Yes. I got snowy landscapes, I got Asterix fighting with his sword without magic potion, Amazons and horses, so I was happy. I read an Asterix, still, not like the linguist I later became, but like the little kid that devoured fiction. And she was happy. She felt included in this album, in a way she never truly was as a kid. I have the imagination not too care too much about that, but still, it would have been nice.

Around the time of my thesis I consulted a lot of other Asterix fans. General blueprint of the average Asterix fan: white elder male. I haven’t gone round to check whether they were also cishet, but I make some majority assumptions here. The one time I saw Didier Conrad ‘in the flesh’, signing Asterix comics, I queued up among a bunch of other Asterix fans, and it was obvious I am not your average Asterix reader. Even the kids present felt like an anomaly.

I am not a kid, but I am still, a little younger and a lot more female. Oh boy, do I feel female in a line-up with other Asterix fans. And while I appreciate the puns and the clever references, overdetailed analyses tend to bore me (Birthe if you read this, this statement does not include you 😆, you make it work). Before I entered the land of fanfics I knew not a single person who enjoyed Asterix comics quite the way I did. I did. A marvellous find, it was, when I did. And female Asterix fans rock. We’re a great bunch. All five of us.

I handed Didier Conrad a letter, he asked me whether he should read it right then and there and I answered with a horrified ‘NO!’ Sadly, I seem to have removed the letter from my pc. I don’t remember what exactly I wrote to him and Jean-Yves Ferri, the new Asterix team, but I remember wishing them good luck, telling them about what these comics have meant for me, and also, that I wouldn’t mind some changes. The last thing you want to see, as a creative, is a fellow creative being suffocated by your childhood hero. That danger felt very real to me. Asterix, in France is a monument. Tinkering away at monuments is … tricky.

There is change in this new album. And Asterix, my dear childhood friend, who happens to be a cishet white, and, dare I say it, elder white male, has some trouble to adapt. I also suspect him to have some substance abuse issues, because he fully failed to see how well he functioned without magic potion. He didn’t smile a lot.

Some of the critics I read claim that Ferri and Conrad don’t make optimal use of their heroes, and I see that. They criticise their heroes. Make a little fun of them. And I laugh along, because I feel this criticism is well-deserved.

I will miss the way Uderzo drew eyebrows and facial expressions for a long, long time.

But I adore the way Conrad draws women. Present and powerful versus the male-dominated world that was the Roman Empire.

Historical (fantasy) fiction is a genre I love, but it has never been particularly kind to me. I will never forget the history teacher that in primary school told me, that, as a female kid, I would have been confined to the house in Athens and thrown off a cliff in Sparta.
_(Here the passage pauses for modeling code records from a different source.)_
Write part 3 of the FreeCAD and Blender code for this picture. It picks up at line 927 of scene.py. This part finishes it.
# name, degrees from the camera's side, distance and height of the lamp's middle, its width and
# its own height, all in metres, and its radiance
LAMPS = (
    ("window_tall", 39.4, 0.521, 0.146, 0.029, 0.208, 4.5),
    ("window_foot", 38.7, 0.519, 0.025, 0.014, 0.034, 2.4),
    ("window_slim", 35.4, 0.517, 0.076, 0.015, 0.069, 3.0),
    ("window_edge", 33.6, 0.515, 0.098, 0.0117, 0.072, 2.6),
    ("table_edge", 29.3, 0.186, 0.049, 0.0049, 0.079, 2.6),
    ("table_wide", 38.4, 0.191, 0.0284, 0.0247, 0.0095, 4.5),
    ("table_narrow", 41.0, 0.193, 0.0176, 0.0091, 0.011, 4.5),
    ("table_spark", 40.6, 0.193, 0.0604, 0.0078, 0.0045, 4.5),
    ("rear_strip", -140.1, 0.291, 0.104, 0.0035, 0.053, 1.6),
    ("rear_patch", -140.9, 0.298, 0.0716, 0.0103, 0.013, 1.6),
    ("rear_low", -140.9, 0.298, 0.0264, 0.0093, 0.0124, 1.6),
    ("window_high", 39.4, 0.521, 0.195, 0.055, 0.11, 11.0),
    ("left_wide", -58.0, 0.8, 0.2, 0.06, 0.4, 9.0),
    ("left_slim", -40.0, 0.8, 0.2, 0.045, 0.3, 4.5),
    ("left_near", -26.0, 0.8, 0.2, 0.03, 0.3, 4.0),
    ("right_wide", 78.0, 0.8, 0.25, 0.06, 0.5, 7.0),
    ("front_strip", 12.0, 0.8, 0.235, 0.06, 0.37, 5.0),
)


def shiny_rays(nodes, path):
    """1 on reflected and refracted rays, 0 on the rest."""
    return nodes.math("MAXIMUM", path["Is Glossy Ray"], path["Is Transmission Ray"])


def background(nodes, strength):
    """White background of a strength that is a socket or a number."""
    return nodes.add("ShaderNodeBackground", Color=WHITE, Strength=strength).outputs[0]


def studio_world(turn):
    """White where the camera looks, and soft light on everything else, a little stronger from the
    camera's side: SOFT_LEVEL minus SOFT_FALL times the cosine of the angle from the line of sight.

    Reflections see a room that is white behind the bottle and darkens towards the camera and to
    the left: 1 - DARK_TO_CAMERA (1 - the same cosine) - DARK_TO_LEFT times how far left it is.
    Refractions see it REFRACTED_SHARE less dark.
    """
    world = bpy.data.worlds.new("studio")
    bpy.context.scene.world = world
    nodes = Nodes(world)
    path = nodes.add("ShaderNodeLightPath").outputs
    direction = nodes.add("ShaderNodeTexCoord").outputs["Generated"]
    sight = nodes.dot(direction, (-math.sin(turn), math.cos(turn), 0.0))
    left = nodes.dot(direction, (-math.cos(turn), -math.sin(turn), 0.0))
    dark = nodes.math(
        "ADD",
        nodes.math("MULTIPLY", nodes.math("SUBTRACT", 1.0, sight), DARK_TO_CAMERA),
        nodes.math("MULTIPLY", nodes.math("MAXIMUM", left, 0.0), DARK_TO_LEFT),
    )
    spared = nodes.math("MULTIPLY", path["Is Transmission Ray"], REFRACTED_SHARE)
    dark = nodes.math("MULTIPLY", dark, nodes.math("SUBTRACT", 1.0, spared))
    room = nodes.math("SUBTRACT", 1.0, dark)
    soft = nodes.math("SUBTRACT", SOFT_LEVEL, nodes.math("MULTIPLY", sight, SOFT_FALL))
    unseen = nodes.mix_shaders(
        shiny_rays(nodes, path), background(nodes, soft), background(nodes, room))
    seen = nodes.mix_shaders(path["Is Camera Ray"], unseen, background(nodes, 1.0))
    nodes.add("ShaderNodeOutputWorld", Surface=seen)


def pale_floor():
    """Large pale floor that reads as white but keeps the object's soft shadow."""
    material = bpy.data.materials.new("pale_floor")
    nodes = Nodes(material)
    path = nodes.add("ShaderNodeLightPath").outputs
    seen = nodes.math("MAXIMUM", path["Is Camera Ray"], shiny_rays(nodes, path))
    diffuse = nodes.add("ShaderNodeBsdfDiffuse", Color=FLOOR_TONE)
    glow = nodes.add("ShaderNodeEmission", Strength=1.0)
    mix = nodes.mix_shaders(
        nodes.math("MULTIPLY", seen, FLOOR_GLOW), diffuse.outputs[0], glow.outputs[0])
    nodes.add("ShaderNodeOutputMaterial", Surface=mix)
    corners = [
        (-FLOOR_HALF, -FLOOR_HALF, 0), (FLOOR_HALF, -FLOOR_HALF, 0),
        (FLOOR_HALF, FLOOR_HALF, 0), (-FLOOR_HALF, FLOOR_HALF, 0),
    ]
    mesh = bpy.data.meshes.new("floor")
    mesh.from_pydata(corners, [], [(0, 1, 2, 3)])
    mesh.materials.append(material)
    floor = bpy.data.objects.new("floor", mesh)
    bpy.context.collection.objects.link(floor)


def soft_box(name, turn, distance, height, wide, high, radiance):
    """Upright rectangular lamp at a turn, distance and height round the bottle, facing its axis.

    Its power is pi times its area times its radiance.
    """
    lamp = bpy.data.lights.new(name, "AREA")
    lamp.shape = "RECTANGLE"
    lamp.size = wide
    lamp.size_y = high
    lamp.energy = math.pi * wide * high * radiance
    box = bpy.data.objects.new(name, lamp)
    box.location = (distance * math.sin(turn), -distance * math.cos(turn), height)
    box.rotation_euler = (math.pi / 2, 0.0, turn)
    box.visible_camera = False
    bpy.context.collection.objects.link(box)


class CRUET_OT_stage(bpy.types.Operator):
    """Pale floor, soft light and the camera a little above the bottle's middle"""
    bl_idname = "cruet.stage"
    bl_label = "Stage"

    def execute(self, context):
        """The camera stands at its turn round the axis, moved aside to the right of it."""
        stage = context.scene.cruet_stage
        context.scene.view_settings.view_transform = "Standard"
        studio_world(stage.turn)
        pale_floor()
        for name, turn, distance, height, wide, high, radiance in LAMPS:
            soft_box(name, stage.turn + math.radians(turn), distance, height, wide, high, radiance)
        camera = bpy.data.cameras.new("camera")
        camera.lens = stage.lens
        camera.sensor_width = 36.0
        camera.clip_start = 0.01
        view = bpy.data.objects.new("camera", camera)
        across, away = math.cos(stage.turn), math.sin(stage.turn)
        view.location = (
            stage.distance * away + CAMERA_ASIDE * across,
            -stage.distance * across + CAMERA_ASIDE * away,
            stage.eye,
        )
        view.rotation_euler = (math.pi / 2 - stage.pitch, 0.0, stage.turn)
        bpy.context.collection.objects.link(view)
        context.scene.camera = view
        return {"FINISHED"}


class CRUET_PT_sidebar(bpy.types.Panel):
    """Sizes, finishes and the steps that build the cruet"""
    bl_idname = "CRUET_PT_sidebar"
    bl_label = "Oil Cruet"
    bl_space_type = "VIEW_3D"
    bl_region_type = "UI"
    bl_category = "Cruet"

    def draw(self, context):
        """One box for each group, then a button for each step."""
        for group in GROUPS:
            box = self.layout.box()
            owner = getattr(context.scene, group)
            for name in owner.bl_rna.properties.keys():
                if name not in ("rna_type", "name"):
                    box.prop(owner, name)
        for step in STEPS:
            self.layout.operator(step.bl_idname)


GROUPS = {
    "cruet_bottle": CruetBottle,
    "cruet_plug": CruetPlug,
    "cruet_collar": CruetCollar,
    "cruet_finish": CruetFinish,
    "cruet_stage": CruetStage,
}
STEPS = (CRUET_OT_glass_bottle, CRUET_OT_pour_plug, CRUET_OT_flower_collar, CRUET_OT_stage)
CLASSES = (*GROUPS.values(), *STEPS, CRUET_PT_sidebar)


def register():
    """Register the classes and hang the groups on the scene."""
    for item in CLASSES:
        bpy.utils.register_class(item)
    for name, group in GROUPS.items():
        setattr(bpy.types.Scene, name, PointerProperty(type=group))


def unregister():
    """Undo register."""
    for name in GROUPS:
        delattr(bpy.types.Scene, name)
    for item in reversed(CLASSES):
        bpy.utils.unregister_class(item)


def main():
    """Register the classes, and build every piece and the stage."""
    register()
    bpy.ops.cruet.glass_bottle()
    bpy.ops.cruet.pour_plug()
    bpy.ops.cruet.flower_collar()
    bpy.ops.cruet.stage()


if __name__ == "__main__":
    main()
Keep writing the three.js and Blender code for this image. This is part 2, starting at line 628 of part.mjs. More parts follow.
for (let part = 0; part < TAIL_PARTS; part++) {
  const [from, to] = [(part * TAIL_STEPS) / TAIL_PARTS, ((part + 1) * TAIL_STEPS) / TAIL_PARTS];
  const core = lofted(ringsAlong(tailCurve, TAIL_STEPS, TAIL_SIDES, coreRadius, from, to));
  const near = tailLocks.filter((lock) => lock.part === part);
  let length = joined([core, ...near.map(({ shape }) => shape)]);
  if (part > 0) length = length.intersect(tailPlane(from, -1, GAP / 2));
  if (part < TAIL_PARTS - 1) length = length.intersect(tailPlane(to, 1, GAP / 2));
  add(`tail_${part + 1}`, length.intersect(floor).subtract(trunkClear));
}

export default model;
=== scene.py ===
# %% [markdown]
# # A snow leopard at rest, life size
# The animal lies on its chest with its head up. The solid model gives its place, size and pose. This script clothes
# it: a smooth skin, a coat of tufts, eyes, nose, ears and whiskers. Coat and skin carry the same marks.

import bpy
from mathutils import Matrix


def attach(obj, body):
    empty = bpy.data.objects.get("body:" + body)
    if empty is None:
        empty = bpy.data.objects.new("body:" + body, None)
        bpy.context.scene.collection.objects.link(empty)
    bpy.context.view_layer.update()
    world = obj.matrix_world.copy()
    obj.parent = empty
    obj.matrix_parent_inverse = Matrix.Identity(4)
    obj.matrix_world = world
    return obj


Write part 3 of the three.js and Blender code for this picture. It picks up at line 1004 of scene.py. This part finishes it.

Ferri and Conrad don’t throw me off a cliff. They take that leap, to make their borrowed universe kind to me. Deep down, I don’t care how clever the caricatures are, the puns, the gags, and I don’t care how much childhood sentiment lingers. I just want those badass amazons. I daresay I have found them in many other places by now, but it’s still fun to see them in Asterix. Overdue, but appreciated.

Next time I queue up for the autograph of an Asterix author, I will feel less out of place. I might even say a word, or two. Maybe I’ll talk about Mesmer, and all the stories in my head. They seem to fit a little better. The Asterix universe includes me, just a little more now. And I think, for all the love I’ve given it over the years, this too is well-deserved.

Now all that’s left, is for the main character to start appreciating it a little more. Yes, my dear winged-helmet wearing friend, I am looking at you!